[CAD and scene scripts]
--- Start ---

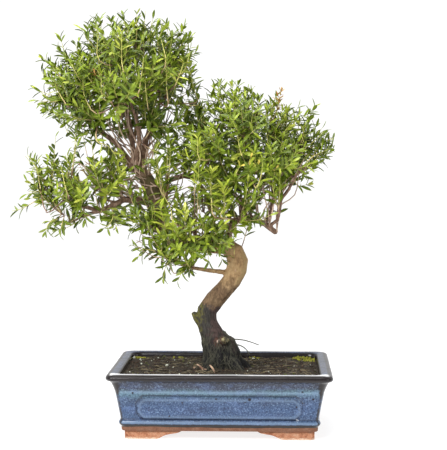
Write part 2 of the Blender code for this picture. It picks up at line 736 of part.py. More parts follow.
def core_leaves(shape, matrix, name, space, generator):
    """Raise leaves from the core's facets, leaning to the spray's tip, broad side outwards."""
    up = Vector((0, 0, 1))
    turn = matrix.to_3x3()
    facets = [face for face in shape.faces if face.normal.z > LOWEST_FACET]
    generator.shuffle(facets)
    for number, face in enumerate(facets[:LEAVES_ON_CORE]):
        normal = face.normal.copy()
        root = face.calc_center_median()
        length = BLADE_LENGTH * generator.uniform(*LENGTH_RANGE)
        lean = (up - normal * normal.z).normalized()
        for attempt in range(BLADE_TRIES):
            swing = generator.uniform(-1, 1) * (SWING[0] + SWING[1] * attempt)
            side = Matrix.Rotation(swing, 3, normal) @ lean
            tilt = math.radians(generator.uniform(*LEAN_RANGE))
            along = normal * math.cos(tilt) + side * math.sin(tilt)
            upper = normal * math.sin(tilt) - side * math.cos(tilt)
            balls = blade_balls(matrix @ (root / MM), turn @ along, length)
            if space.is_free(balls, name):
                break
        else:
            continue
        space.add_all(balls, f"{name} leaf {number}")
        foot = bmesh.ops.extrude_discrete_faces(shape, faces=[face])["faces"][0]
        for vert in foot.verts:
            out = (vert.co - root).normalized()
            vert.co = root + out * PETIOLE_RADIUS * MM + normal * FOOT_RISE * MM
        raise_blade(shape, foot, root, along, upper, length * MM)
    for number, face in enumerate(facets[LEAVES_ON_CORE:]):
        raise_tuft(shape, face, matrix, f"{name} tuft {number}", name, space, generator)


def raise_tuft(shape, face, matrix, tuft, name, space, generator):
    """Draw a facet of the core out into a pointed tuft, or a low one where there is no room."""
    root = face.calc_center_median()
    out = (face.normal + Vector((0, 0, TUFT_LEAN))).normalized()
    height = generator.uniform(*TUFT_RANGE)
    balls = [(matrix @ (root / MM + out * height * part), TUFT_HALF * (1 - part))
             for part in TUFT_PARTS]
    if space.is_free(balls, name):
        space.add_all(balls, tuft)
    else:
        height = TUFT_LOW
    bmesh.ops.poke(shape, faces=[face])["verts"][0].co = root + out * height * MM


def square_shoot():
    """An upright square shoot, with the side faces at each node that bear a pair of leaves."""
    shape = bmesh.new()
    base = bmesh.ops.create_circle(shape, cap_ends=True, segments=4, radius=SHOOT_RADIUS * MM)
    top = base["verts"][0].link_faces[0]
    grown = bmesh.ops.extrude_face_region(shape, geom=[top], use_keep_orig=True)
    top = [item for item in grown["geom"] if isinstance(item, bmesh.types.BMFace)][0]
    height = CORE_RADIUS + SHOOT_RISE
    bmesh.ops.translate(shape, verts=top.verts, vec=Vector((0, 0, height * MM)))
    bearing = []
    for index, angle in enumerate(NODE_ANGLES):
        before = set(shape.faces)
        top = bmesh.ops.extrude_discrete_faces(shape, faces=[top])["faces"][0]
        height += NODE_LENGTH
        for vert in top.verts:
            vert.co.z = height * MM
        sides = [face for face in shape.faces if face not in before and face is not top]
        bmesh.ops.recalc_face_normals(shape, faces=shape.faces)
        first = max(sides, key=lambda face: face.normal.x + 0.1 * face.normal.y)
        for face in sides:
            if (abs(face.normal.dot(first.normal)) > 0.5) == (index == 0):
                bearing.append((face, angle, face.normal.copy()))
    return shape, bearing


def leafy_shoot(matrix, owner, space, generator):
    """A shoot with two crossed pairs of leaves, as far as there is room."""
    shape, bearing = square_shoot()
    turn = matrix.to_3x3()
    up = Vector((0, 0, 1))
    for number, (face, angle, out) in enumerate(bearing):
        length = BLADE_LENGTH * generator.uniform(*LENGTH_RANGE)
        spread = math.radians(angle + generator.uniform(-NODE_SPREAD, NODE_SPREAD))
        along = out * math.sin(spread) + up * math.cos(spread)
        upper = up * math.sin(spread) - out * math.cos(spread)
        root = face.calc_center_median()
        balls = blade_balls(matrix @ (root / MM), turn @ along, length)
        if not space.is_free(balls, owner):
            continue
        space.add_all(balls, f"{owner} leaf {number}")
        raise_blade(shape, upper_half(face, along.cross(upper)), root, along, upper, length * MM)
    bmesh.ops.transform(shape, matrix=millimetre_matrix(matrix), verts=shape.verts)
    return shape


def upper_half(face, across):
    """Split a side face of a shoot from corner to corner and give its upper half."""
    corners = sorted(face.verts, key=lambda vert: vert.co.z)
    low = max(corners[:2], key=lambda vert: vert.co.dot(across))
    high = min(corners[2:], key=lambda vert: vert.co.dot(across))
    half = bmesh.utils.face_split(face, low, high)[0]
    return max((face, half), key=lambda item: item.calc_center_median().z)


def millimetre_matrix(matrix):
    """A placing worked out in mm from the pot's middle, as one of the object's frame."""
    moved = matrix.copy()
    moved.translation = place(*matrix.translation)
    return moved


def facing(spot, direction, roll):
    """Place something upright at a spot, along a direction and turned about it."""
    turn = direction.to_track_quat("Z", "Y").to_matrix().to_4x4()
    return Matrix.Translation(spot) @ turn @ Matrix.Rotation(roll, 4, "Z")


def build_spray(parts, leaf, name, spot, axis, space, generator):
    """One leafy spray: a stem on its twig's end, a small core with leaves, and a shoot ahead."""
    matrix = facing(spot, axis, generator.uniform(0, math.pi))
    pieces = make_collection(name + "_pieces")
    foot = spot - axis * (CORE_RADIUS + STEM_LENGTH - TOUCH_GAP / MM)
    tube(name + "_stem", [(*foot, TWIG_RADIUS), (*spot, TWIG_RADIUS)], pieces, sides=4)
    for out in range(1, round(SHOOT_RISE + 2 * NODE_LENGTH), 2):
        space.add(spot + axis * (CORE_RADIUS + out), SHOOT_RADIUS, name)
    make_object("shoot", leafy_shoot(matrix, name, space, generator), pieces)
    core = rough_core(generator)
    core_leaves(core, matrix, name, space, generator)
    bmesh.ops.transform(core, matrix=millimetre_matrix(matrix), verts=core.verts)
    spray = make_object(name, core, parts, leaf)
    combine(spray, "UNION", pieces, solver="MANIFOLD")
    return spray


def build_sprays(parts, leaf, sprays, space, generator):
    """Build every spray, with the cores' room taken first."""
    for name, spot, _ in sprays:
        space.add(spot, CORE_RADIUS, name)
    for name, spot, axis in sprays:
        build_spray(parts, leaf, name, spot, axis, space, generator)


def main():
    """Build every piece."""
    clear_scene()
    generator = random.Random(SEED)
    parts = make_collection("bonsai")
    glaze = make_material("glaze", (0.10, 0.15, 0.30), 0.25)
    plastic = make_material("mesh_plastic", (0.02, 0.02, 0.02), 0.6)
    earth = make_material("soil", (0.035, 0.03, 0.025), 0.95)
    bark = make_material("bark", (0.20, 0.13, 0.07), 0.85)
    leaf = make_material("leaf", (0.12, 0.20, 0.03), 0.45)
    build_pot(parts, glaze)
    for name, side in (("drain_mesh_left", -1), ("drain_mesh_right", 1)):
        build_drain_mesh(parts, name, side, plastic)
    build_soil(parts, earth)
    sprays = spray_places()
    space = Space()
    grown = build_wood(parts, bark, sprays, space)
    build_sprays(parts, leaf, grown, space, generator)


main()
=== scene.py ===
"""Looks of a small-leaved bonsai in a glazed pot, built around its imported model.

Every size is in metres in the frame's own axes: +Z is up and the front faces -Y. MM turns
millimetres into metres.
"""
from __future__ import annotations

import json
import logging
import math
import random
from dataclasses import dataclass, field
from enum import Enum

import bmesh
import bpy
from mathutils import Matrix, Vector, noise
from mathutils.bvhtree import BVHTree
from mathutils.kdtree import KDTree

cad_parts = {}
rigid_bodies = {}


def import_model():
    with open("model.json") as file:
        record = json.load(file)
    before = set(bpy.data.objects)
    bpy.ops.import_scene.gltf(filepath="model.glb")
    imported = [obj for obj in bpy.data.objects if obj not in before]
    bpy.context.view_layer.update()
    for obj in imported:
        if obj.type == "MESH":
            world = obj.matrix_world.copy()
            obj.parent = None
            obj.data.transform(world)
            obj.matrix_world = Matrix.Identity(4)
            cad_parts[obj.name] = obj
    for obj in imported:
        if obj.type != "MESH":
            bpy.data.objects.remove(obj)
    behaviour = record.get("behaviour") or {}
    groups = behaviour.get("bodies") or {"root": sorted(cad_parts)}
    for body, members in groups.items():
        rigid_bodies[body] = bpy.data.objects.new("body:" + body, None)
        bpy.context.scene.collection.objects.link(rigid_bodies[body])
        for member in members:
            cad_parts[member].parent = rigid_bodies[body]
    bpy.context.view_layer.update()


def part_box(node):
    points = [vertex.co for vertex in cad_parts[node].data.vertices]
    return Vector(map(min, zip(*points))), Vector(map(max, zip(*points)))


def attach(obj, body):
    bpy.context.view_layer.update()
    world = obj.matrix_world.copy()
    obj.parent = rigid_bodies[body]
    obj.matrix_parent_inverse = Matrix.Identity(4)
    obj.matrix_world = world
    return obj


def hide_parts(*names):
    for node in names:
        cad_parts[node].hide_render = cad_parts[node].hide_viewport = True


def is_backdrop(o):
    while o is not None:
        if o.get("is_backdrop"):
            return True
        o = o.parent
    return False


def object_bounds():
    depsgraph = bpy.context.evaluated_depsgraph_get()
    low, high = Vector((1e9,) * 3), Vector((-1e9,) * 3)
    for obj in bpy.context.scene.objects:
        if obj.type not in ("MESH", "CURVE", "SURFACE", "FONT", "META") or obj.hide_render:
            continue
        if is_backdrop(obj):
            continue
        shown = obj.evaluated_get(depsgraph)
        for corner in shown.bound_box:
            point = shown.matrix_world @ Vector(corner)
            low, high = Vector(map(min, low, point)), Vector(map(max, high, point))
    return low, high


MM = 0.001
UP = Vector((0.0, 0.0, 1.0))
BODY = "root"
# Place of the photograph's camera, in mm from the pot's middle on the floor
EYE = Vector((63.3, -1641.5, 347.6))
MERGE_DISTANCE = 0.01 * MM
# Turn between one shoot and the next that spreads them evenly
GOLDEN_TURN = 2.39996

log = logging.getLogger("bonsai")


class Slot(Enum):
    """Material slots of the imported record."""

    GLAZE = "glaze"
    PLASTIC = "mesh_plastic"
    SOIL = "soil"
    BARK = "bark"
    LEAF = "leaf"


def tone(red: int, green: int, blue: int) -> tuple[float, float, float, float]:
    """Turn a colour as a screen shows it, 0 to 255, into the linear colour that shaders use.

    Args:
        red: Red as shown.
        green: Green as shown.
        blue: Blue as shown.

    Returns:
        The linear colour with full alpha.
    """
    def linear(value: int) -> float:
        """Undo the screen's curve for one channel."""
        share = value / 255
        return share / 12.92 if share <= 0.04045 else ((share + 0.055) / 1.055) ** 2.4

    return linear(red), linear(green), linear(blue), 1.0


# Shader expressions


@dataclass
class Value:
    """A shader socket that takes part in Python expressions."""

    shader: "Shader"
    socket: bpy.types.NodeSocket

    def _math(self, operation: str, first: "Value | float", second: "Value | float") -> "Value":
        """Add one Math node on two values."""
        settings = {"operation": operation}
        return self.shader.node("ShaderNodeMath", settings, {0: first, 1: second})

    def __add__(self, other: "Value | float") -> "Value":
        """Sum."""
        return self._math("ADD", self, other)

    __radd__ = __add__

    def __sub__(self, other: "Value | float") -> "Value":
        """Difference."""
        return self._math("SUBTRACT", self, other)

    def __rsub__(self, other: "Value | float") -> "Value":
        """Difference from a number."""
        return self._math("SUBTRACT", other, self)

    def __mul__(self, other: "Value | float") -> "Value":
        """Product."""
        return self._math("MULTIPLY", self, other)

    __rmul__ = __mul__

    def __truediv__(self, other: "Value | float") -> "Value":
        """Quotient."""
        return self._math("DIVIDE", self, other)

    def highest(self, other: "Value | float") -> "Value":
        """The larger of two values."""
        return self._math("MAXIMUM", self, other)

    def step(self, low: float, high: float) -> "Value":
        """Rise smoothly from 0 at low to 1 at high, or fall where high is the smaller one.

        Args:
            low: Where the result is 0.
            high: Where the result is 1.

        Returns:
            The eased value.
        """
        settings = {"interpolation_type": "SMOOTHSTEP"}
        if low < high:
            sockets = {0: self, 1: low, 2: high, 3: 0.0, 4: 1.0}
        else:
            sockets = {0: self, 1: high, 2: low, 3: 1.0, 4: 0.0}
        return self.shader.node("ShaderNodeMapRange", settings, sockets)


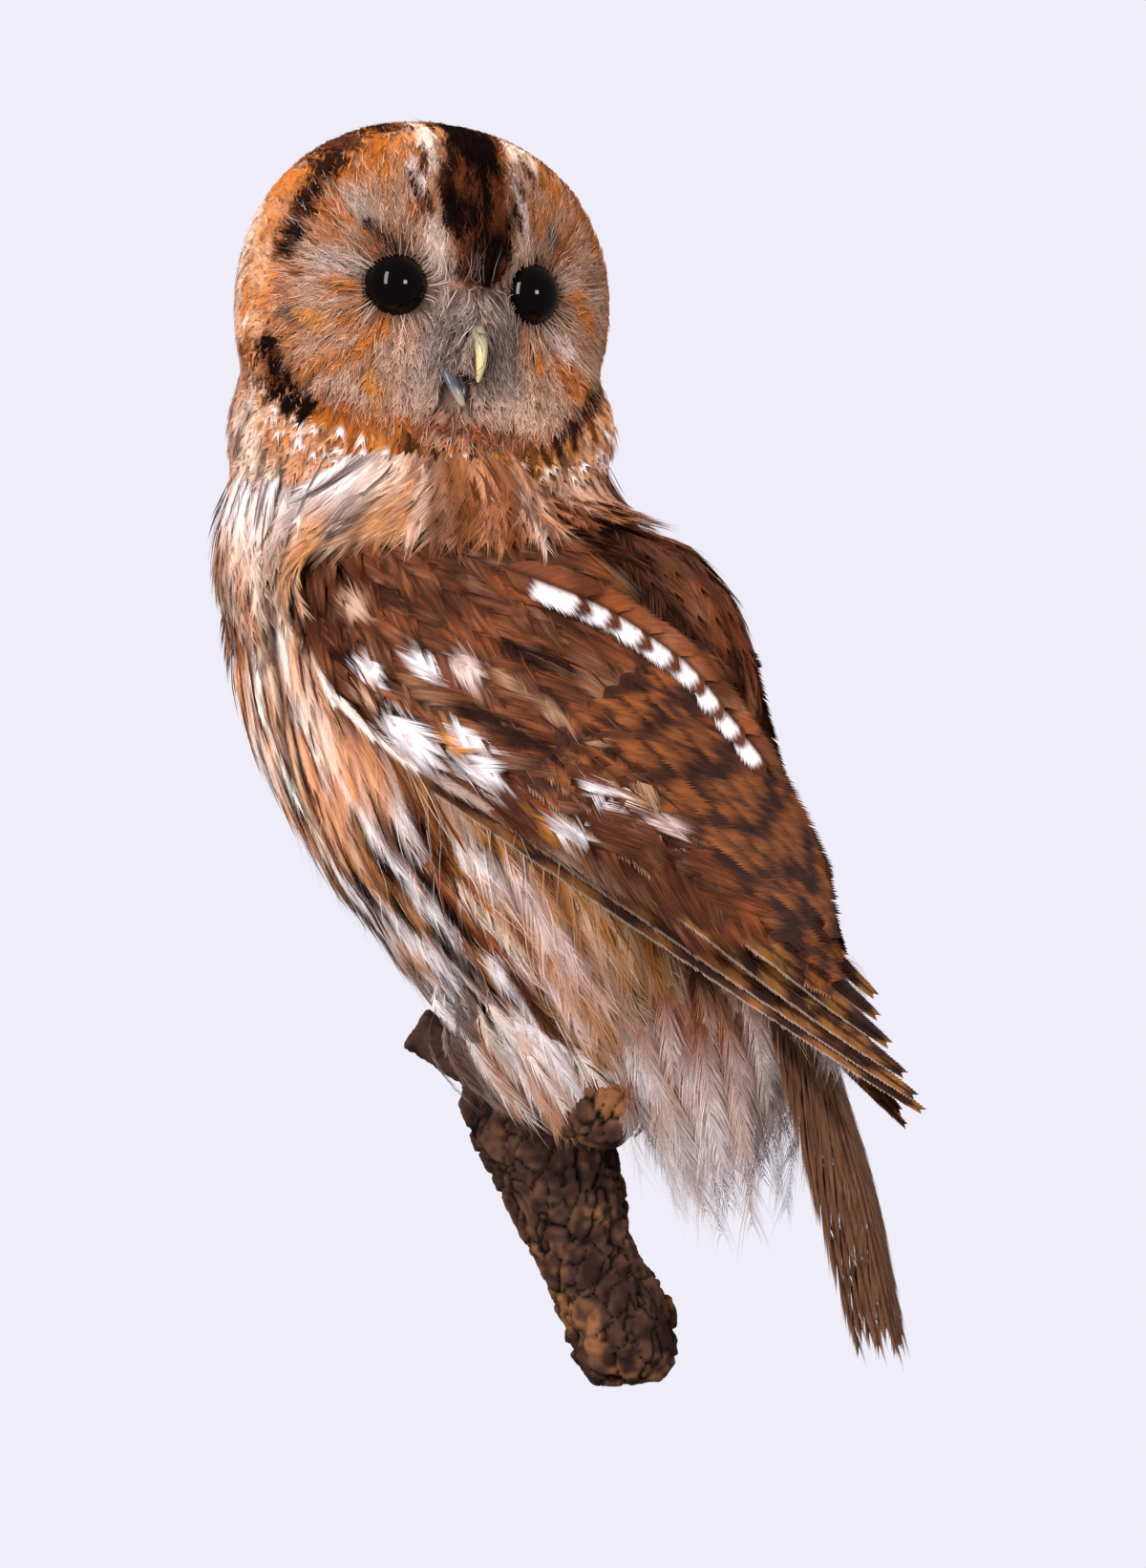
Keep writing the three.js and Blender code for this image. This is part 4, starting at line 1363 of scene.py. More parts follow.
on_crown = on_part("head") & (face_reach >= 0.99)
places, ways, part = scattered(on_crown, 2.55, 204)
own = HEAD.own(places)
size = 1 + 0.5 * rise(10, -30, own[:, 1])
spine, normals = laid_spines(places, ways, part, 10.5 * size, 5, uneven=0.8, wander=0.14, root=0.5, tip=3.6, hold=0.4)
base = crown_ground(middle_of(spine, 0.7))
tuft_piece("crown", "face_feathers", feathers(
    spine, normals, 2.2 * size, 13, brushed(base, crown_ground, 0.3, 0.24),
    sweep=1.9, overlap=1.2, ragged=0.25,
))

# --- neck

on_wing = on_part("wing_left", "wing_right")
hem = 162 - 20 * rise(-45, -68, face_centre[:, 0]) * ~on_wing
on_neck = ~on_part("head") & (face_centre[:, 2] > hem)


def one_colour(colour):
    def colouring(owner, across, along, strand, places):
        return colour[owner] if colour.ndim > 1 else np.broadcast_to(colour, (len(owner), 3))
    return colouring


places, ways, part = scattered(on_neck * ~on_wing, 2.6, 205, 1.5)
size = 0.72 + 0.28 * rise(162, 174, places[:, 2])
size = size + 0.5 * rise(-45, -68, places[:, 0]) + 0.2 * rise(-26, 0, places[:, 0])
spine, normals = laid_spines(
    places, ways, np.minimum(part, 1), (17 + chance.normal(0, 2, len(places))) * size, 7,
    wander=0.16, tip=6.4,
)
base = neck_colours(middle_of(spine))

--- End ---

* _Prompt_: Exactly the lines from the line that has "grown = build_wood(parts, bark, sprays, space)" through the line that has "obj.parent = None" are to be repeated, both included, with nothing added.

* _Task response_:
    grown = build_wood(parts, bark, sprays, space)
    build_sprays(parts, leaf, grown, space, generator)


main()
=== scene.py ===
"""Looks of a small-leaved bonsai in a glazed pot, built around its imported model.

Every size is in metres in the frame's own axes: +Z is up and the front faces -Y. MM turns
millimetres into metres.
"""
from __future__ import annotations

import json
import logging
import math
import random
from dataclasses import dataclass, field
from enum import Enum

import bmesh
import bpy
from mathutils import Matrix, Vector, noise
from mathutils.bvhtree import BVHTree
from mathutils.kdtree import KDTree

cad_parts = {}
rigid_bodies = {}


def import_model():
    with open("model.json") as file:
        record = json.load(file)
    before = set(bpy.data.objects)
    bpy.ops.import_scene.gltf(filepath="model.glb")
    imported = [obj for obj in bpy.data.objects if obj not in before]
    bpy.context.view_layer.update()
    for obj in imported:
        if obj.type == "MESH":
            world = obj.matrix_world.copy()
            obj.parent = None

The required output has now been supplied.